Model Parallel (Horizontal)

Megatron-LM

2D Parallelism

The following diagram from the DeepSpeed pipeline tutorial demonstrates how one combines DP with PP.

Here it's important to see how DP rank 0 doesn't see gpu2 and DP rank 1 doesn't see gpu3. To DP there is just gpus 0 and 1 where it feeds data as if there were just 2 gpus. gpu 0 "secretly" offloads some of its load to gpu 2 using PP. and gpu 1 does the same by enlisting gpu 3 to its aid.

XXX: will update this section once I get it working

3D Parallelism

FlexFlow

FlexFlow is also solving the parallelization problem in a slightly different approach.

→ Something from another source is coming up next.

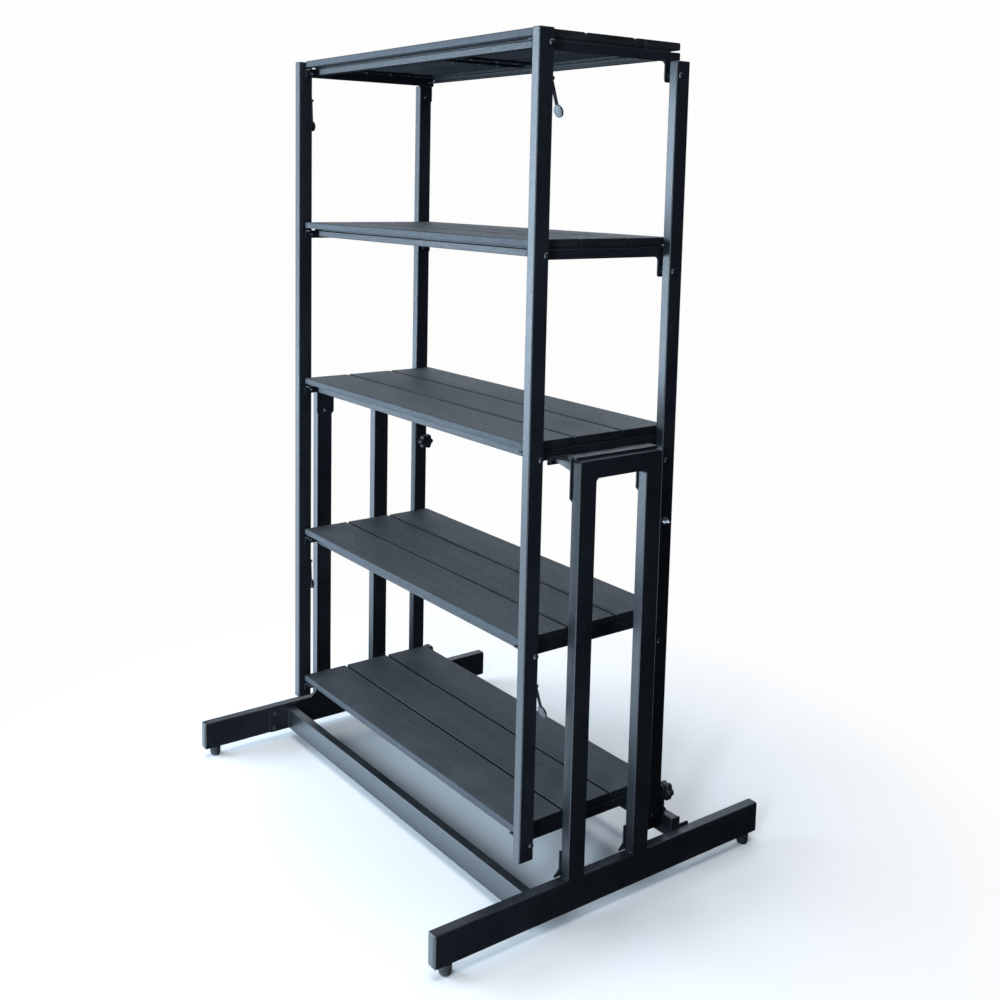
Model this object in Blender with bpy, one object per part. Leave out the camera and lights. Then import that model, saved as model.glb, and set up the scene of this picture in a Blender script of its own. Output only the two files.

Paper: "Beyond Data and Model Parallelism for Deep Neural Networks" by Zhihao Jia, Matei Zaharia, Alex Aiken

It performs a sort of 4D Parallelism over Sample-Operator-Attribute-Parameter.

Sample = Data Parallelism
Operator = part vertical Layer Parallelism, but it can split the layer too - more refined level
Attribute = horizontal Model Parallelism (Megatron-LM style)
Parameter = Sharded model params

and they are working on Pipeline Parallelism. I guess ZeRO-DP is Sample+Parameter in this context.

The significance of this framework is that it takes resources like (1) GPU/TPU/CPU vs. (2) RAM/DRAM vs. (3) fast-intra-connect/slow-inter-connect and it automatically optimizes all these algorithmically deciding which parallelisation to use where.

On very important aspect is that FlexFlow is designed for optimizing DNN parallelizations for models with static and fixed workload, since models with dynamic behavior may prefer different parallelization strategies across iterations.

So the promise is very attractive - it runs say a 30min simulation on the cluster of choice and it comes up with the best strategy to utilise this specific environment. If you add/remove/replace any parts it'll run and re-optimize the plan for that. And then you can train. A different setup will have its own custom optimization.